Briefly speaking in early Rigvedic period we find
two social categories, the nobles or the Kshatriyas and the tribe men or
Vaish but occasionally a third category of poet priests, Brahman
was incorporated. However in the post Vedic literature mention is made of two
categories of the twice born castes — Brahman, Kshatriyas and Vaishya
— and the Sudras. At the normative level the Brahmans backed by political
economic clout and ritualistic sanctions established their supreme position in
society. In the actual material level sub castes or jatis operated and were
perpetuated by elaborate hereditary rules related to the caste system. In
Romilla Thapar’s words "Varna became what sociologists have called the ritual
rank, whereas jati was the indication of actual status."
By about 900 BC with increasing specialisation,
economic interdependance of various sub castes and priests become very
important. Sanskrit then became the language of learning and power, and the
dominant role of the priests were reinforced by a value structure justifying
each man’s socio economic position in the society. It is worth remembering that
such developments were closely related with socio economic political structure.
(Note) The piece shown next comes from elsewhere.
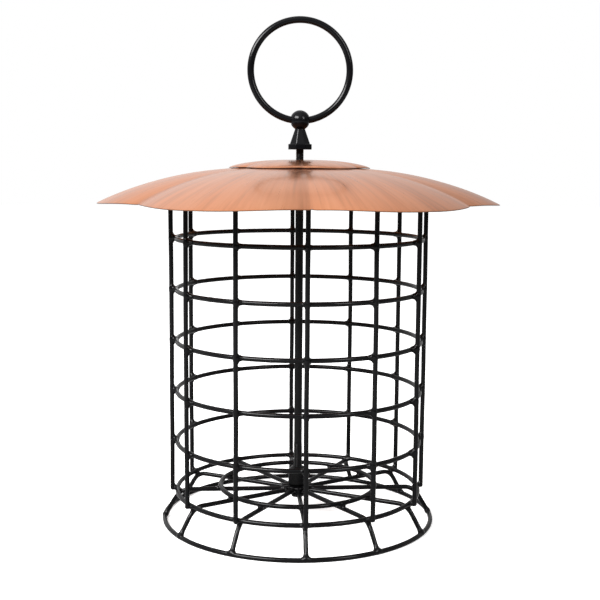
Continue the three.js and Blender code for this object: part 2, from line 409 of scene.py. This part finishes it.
def wire_ring(radius, z, seed):
    """A ring bent from one wire, with the bead where its two ends are joined."""
    angle = np.arange(RING_STEPS) / RING_STEPS * 2 * np.pi
    rng = np.random.default_rng(seed)
    joint = (rng.integers(0, BAYS) + 0.5) / BAYS * 2 * np.pi
    away = np.abs((angle - joint + np.pi) % (2 * np.pi) - np.pi) * radius
    bead = BEAD_SWELL * np.exp(-((away / BEAD_LENGTH) ** 2))
    r = radius + RING_WAVER * waves(angle, seed + 1, 3, 2)
    heights = z + RING_WAVER * 0.6 * waves(angle, seed + 2, 2, 2)
    path = np.stack([r * np.cos(angle), r * np.sin(angle), heights], 1)
    radii = WIRE_R * (1 + WIRE_SWELL * waves(angle, seed + 3, 6, 5) * 0.5 + bead)
    return sweep(path, radii, (0, 0, 1), closed=True)


def leg_path():
    """A spoke's centreline in the XZ plane: out, round the shoulder and down towards the hoop."""
    corner = np.array([CAGE_R - BEND_INSET, 0, SPOKE_Z])
    hoop = np.array([HOOP_R, 0, HOOP_Z])
    down = (hoop - corner) / np.linalg.norm(hoop - corner)
    start = corner - np.array([BEND_IN, 0, 0])
    end = corner + down * BEND_DOWN
    t = np.linspace(0, 1, 15)[:, None]
    curve = (1 - t) ** 2 * start + 2 * t * (1 - t) * corner + t**2 * end
    inner = np.array([[SPOKE_START_R, 0, SPOKE_Z]])
    outer = (hoop - down * (WIRE_R + LEG_GAP))[None]
    return np.concatenate([inner, curve, outer])


LEG_PATH = leg_path()


def add_wire(node, points, faces, turn=0.0):
    add_piece(f"wire_{node}", turned_about_z(points, turn), faces, WIRE_COAT, "cage", "cage_wire", [node])


def build_rings():
    for i in range(CAGE_RINGS):
        add_wire(f"cage_ring_{i + 1}", *wire_ring(CAGE_R, RING_Z[i], 100 + 10 * i))
    add_wire("floor_ring", *wire_ring(FLOOR_RING_R, FLOOR_RING_Z, 200))
    points, faces = wire_ring(HOOP_R, HOOP_Z, 210)
    points[:, 2] = np.maximum(points[:, 2], 0)          # flat where it stands
    add_wire("base_hoop", points, faces)


def upright_wire(i):
    heights = np.linspace(UPRIGHT_LOW[2], UPRIGHT_HIGH[2], 80)
    bow = WIRE_BOW * waves(heights / BOW_RUN, 300 + i, 3, 1)
    sway = WIRE_BOW * waves(heights / BOW_RUN, 330 + i, 3, 1)
    path, radii = round_ended(np.stack([UPRIGHT_R + bow, sway, heights], 1), WIRE_R, 2.5)
    radii = radii * (1 + WIRE_SWELL * 0.5 * waves(path[:, 2] / SWELL_RUN, 360 + i, 5, 1))
    return sweep(path, radii, (0, 1, 0))


def leg_wire(i):
    path, radii = round_ended(LEG_PATH, WIRE_R, 1.2)
    radii = radii * (1 + WIRE_SWELL * 0.5 * waves(path[:, 0] / SWELL_RUN, 400 + i, 5, 1))
    return sweep(path, radii, (0, 1, 0))


def build_uprights_and_legs():
    for i in range(BAYS):
        add_wire(f"upright_{i + 1:02d}", *upright_wire(i), i * BAY_ANGLE)
        add_wire(f"spoke_leg_{i + 1:02d}", *leg_wire(i), i * BAY_ANGLE)


# ---- welds ----


WELD_STEP = 0.38
WELD_SINK = 1.9            # how deep a weld has sunk into the wires at its outer end
CROSSING_REACH = 2.6       # a crossing's weld ends this far outside its core
CROSSING_KINDS = (
    {"blend": 3.2, "core": 2.9, "puddle": 0.12, "shift": (0.1, 0.1)},
    {"blend": 2.8, "core": 2.7, "puddle": 0.10, "shift": (-0.2, 0.0)},
    {"blend": 3.5, "core": 3.0, "puddle": 0.13, "shift": (0.0, -0.2)},
    {"blend": 3.0, "core": 3.1, "puddle": 0.11, "shift": (0.2, 0.15)},
)


def ring_field(p, radius, z):
    return np.hypot(from_axis(p) - radius, p[:, 2] - z) - WIRE_R


def upright_field(p):
    height = np.clip(p[:, 2], UPRIGHT_LOW[2] + WIRE_R, UPRIGHT_HIGH[2] - WIRE_R)
    return np.sqrt((p[:, 0] - UPRIGHT_R) ** 2 + p[:, 1] ** 2 + (p[:, 2] - height) ** 2) - WIRE_R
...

Contrary views were also very much against elaborate ideas, there were also
oppositions to such elaboration of rituals, rites and sacrifices leading to the
neo-orthodox exposition of the Upanishads. Upanishads in turn formed the basis
of various philosophical schools. The development of hierarchy and evolution as
a principle of intelligibility, concept of four Varnas and four stages of
individual life, guru-chela system of education and in the last, but most
important, the inclusion of Dharma (duty) as a condition of life were the
fundamentals of Upanishads’ heritage.